Diaspora Bangladeshis now face a strange disorientation. We are watching a country rediscover its political oxygen while we still grapple with the emotional memory of suffocation. And for the first time, the diaspora has the legal right to participate in a real election. That shift is far from symbolic. It rewrites the political relationship between Bangladesh and millions of its citizens living abroad.
And we are not outsiders to this process. Diaspora Bangladeshis support families, send remittances, fund education, stabilize entire communities, and carry Bangladesh with them wherever they go. Our participation is not a privilege granted; it is a right long delayed.
Inside Bangladesh, voters can judge candidates by tangible local work: the repaired road, the responsive MP, the everyday governance they see with their own eyes. That makes sense for those living inside the country’s rhythm. But diaspora voters make decisions from afar. We do not witness daily successes or failures. National choices can feel abstract, overwhelming, or emotionally distant.

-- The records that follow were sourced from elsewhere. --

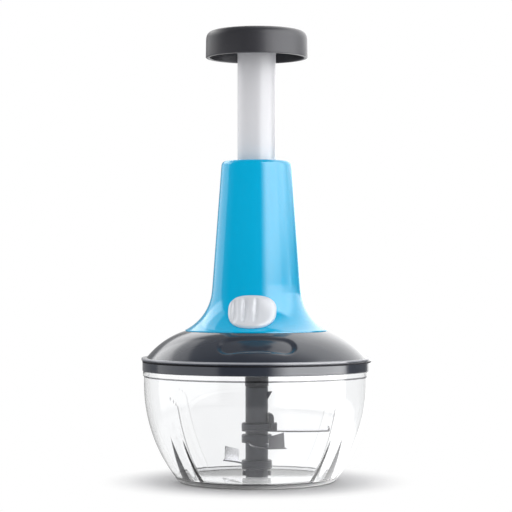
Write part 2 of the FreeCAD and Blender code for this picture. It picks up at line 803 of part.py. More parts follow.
def lock_window(body, label, reach, width):
    """A slot through the front wall, as wide as the lock's tongue sweeps."""
    sketch = new_sketch(body, f"{label}_sketch", "XZ_Plane")
    half = f"(0.5 * {width} + window_gap + waist_radius * sin(lock_rest * 1 deg) * 1.15)"
    low = "tongue_level - window_gap"
    high = "tongue_level + tongue_height + window_gap"
    draw_outline(sketch, [(f"-{half}", low), (half, low), (half, high), (f"-{half}", high)])
    return extrude(body, label, sketch, reach, cut=True, back=True)


def make_guide_tube():
    body = new_body("guide_tube")
    inner = "guide_radius"
    outer = "(guide_radius + guide_wall)"
    turn_about_axis(body, "guide_profile", [
        (inner, "housing_level"), (outer, "housing_level"), (outer, GUIDE_TOP), (inner, GUIDE_TOP),
    ])
    rib = new_sketch(body, "guide_rib_sketch", "XY_Plane", shift="housing_level + spring_wire")
    half = "(0.5 * guide_rib_width)"
    depth = "(guide_radius - guide_rib_depth)"
    draw_outline(rib, [
        (depth, f"-{half}"), (f"{inner} + 0.5 * guide_wall", f"-{half}"),
        (f"{inner} + 0.5 * guide_wall", half), (depth, half),
    ])
    ridge = extrude(body, "guide_rib", rib, f"{STOP_LEVEL} - housing_level - spring_wire")
    repeat_around(body, "guide_ribs", ridge, "2")
    lock_window(body, "guide_window", "2 * guide_radius", "tongue_width")
    return body


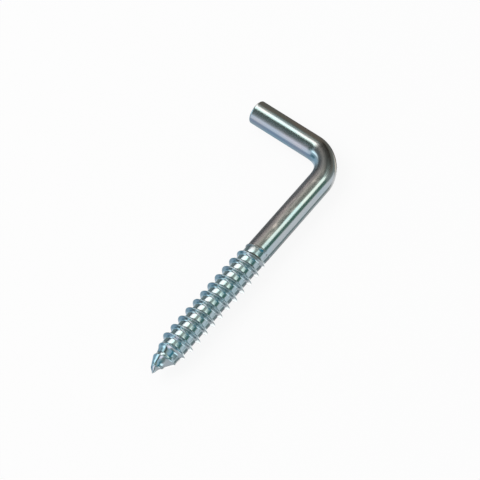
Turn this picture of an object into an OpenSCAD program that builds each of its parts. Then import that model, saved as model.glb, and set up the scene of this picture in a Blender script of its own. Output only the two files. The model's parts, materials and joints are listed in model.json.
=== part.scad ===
// Square-bend screw hook: one length of round steel wire, bent once through a right angle.
// It lies flat. The shank runs along X with its point to -X, and the arm points to +Y.
// The origin is under the middle of the hook, on the surface that it lies on.

/* [Wire] */
// Diameter of the round wire
wire_d = 4.2; // [3:0.1:6]
// Length over all, from the outside of the arm to the tip of the point
hook_l = 50; // [42:0.5:90]
// Length of the arm, from the outside of the shank to the cut end
arm_l = 19.2; // [14:0.1:40]
// Inside radius of the bend
bend_inside_r = 2.9; // [1.5:0.1:5]
// Bevel round the cut end of the arm
end_bevel = 0.25; // [0.1:0.05:0.6]

/* [Thread] */
// Diameter over the crests of the wood thread
thread_d = 5.3; // [4.6:0.1:7]
// Diameter of the core between the crests
core_d = 4; // [2.6:0.1:4.1]
// Distance from one crest to the next
pitch = 1.85; // [1.4:0.05:2.6]
// Length of the thread, with the point
thread_l = 27.2; // [16:0.1:30]
// Length of the point, over which the core tapers
point_l = 4.3; // [3:0.1:8]
// Diameter of the blunt end of the point
tip_d = 0.1; // [0.05:0.05:0.8]
// Distance from the tip at which the crest has grown to its full height
lead_in_l = 6.1; // [3:0.1:9]
// Length over which the thread runs out into the plain shank
run_out_l = 3.6; // [1:0.1:5]
// Width of the flat along the crest
crest_w = 0.14; // [0.05:0.01:0.3]
// Slope of the flanks, measured from square to the axis
flank_angle = 24; // [15:1:30]

/* [Hidden] */
$fn = 96;

wire_r = wire_d / 2;
core_r = core_d / 2;
tip_r = tip_d / 2;
thread_h = (thread_d - core_d) / 2;
// The thread's neck is a little thinner than the wire that it runs into
neck_gap = 0.02;
neck_r = wire_r - neck_gap;

// The wire's centre line turns round a point in the crook, at this distance from both its legs
bend_r = bend_inside_r + wire_r;
shank_l = hook_l - wire_r - bend_r - thread_l;
arm_straight_l = arm_l - wire_r - bend_r;

// The hook lies on its widest radius, and the box round it is centred on the origin
lie_r = max(wire_r, thread_d / 2);
tip_x = -hook_l / 2;
arm_x = hook_l / 2 - wire_r;
shank_y = (lie_r - (arm_l - wire_r)) / 2;

// One pitch of the thread, from the middle of one root band to the next. Each entry is
// [distance from the crest in pitches, share of the thread's height].
crest_half = crest_w / 2 / pitch;
foot_half = crest_half + thread_h * tan(flank_angle) / pitch;
PROFILE = [[-0.5, 0], [-foot_half, 0], [-crest_half, 1], [crest_half, 1], [foot_half, 0]];
profile_n = len(PROFILE);

// Steps round one turn of the thread
turn_steps = 36;
// The crest starts at this height on the point
thread_start = 0.7 * pitch;
// The rows go on for half a turn past the thread, and the neck's ring lies above the last of them
turns = ceil((thread_l - thread_start) / pitch + 0.5);
row_n = turns * profile_n;
neck_end = thread_start + pitch * (turns + 0.75);

// 0 below one height, 1 above another, and an even rise between them
function rise(z, low, high) = min(1, max(0, (z - low) / (high - low)));

// Share of the run-out that lies below a height above the tip
function run_out_at(z) = rise(z, thread_l - run_out_l, thread_l);

// Radius of the core at that height: the point's cone, the root, and the rise into the shank
function core_at(z) =
    tip_r + (core_r - tip_r) * rise(z, 0, point_l) + (neck_r - core_r) * run_out_at(z);

// Height of the crest above the core. It grows on the point and dies away in the run-out.
function crest_at(z) = thread_h * rise(z, thread_start, lead_in_l) * (1 - run_out_at(z));

// The rows of the surface follow the helix, and its steps go round it. The right-hand thread
// rises by one pitch as the angle goes round once.
function step_angle(step) = 360 * (thread_start / pitch + step / turn_steps);

function thread_point(row, step) =
    let (
        entry = PROFILE[row % profile_n],
        turn = floor(row / profile_n) + step / turn_steps,
        z = thread_start + pitch * (turn + entry[0]),
        r = core_at(z) + crest_at(z) * entry[1]
    )
    [r * cos(step_angle(step)), r * sin(step_angle(step)), z];

// Place of such a point in the list. Once round from a row lies the row one pitch higher.
function thread_index(row, step) =
    (row + profile_n * floor(step / turn_steps)) * turn_steps + step % turn_steps;

// A flat ring of points, in the same steps
function ring_points(r, z) =
    [for (step = [0 : turn_steps - 1]) [r * cos(step_angle(step)), r * sin(step_angle(step)), z]];

// Two triangles for the four corners of a patch, from its lower left one round to the right
function patch(a, b, c, d) = [[a, c, b], [a, d, c]];

// The point, the thread and the neck as one closed solid, with the end of its tip at the origin
module threaded_end() {
    last = turn_steps - 1;
    surface = [
        for (row = [0 : row_n + profile_n]) for (step = [0 : last]) thread_point(row, step)
    ];
    tip_i = len(surface);
    neck_i = tip_i + turn_steps;

    bands = [
        for (row = [0 : row_n - 1]) for (step = [0 : last])
            each patch(
                thread_index(row, step), thread_index(row, step + 1),
                thread_index(row + 1, step + 1), thread_index(row + 1, step)
            )
    ];
    // The lowest row stands on the ring round the tip. Its two ends lie one pitch apart, and the
    // last step takes in the rows between them.
    tip_band = [
        for (step = [0 : last - 1])
            each patch(
                tip_i + step, tip_i + step + 1, thread_index(0, step + 1), thread_index(0, step)
            ),
        [tip_i + last, thread_index(0, last), thread_index(profile_n, 0)],
        for (row = [0 : profile_n - 1])
            [tip_i + last, thread_index(row + 1, 0), thread_index(row, 0)],
        [tip_i + last, thread_index(0, 0), tip_i]
    ];
    // The neck's ring stands on the highest row, and the first step takes in the rows between
    neck_band = [
        for (step = [1 : last])
            each patch(
                thread_index(row_n, step), thread_index(row_n, step + 1),
                neck_i + (step + 1) % turn_steps, neck_i + step
            ),
        [neck_i + 1, thread_index(row_n, 1), thread_index(row_n, 0)],
        for (row = [row_n : row_n + profile_n - 1])
            [neck_i + 1, thread_index(row, 0), thread_index(row + 1, 0)],
        [neck_i + 1, thread_index(row_n + profile_n, 0), neck_i]
    ];
    ends = [
        [for (step = [0 : last]) tip_i + step],
        [for (step = [last : -1 : 0]) neck_i + step]
    ];

    polyhedron(
        points = concat(surface, ring_points(tip_r, 0), ring_points(neck_r, neck_end)),
        faces = concat(bands, tip_band, neck_band, ends)
    );
}

// A quarter ring of the wire, from the shank at its start to the arm at its end
module bend() {
    rotate_extrude(angle = 90) translate([bend_r, 0]) circle(r = wire_r);
}

// The straight arm, cut square with a fine bevel. It starts at the bend and rises along Z.
module arm() {
    cylinder(h = arm_straight_l - end_bevel, r = wire_r);
    translate([0, 0, arm_straight_l - end_bevel])
        cylinder(h = end_bevel, r1 = wire_r, r2 = wire_r - end_bevel);
}

module screw_hook() {
    color("lightsteelblue")
    translate([0, 0, lie_r])
    union() {
        translate([tip_x, shank_y, 0]) rotate([0, 90, 0]) threaded_end();
        translate([tip_x + thread_l, shank_y, 0]) rotate([0, 90, 0]) cylinder(h = shank_l, r = wire_r);
        translate([arm_x - bend_r, shank_y + bend_r, 0]) rotate([0, 0, -90]) bend();
        translate([arm_x, shank_y + bend_r, 0]) rotate([-90, 0, 0]) arm();
    }
}

screw_hook();
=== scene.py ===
"""The looks of a square-bend screw hook: bright zinc plate on one bent wire with a wood thread."""

import json
import math

import bpy
from mathutils import Matrix, Vector


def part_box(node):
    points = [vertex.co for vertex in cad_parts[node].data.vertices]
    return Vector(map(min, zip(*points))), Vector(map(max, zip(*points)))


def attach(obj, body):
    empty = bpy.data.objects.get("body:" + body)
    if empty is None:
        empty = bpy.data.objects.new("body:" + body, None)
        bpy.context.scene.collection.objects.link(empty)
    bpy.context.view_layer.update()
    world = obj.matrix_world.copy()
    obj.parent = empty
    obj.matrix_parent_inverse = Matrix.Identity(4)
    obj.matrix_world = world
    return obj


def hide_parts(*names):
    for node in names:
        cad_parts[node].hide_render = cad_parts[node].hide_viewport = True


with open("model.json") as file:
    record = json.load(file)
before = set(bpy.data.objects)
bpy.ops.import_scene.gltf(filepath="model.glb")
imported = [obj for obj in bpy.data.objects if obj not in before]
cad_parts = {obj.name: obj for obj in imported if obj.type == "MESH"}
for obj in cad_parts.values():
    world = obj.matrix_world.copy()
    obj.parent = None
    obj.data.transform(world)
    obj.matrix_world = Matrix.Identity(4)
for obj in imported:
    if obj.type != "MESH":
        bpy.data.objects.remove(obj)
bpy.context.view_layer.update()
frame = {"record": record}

MM = 0.001
WHITE = (1.0, 1.0, 1.0, 1.0)

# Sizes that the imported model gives
mounts = {mount["name"]: mount for mount in frame["record"]["mounts"]}
hook_low, hook_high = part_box("screw_hook")
arm_x, _, lie_height = mounts["arm"]["pos_m"]
shank_y = mounts["wood_thread"]["pos_m"][1]
wire_r = mounts["arm"]["dims"]["r_mm"] * MM
tip_x = hook_low.x
arm_end_y = hook_high.y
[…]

But confusion is not the same thing as having no choice. Feeling uncertain does not mean all options are identical. What this moment asks of us is not perfect political clarity but the humility to accept that democracy involves trial, error, correction, and relearning. We may misjudge. We may choose imperfectly. But we now have the freedom to demand better and to vote differently next time.
If you feel overwhelmed, that feeling is normal. Transitional moments always create confusion. No one expects you to know today whom you will vote for in February. Registration is not a commitment. It takes minutes and simply preserves your right to decide later, a right that an entire generation grew up without ever touching.
We do not need to be perfect voters, and we do not need to know every answer. In a transitional period, what matters is the willingness to participate and the courage to relearn what authoritarianism tried to take away: that our voices count and that democracy is a skill we can rebuild together.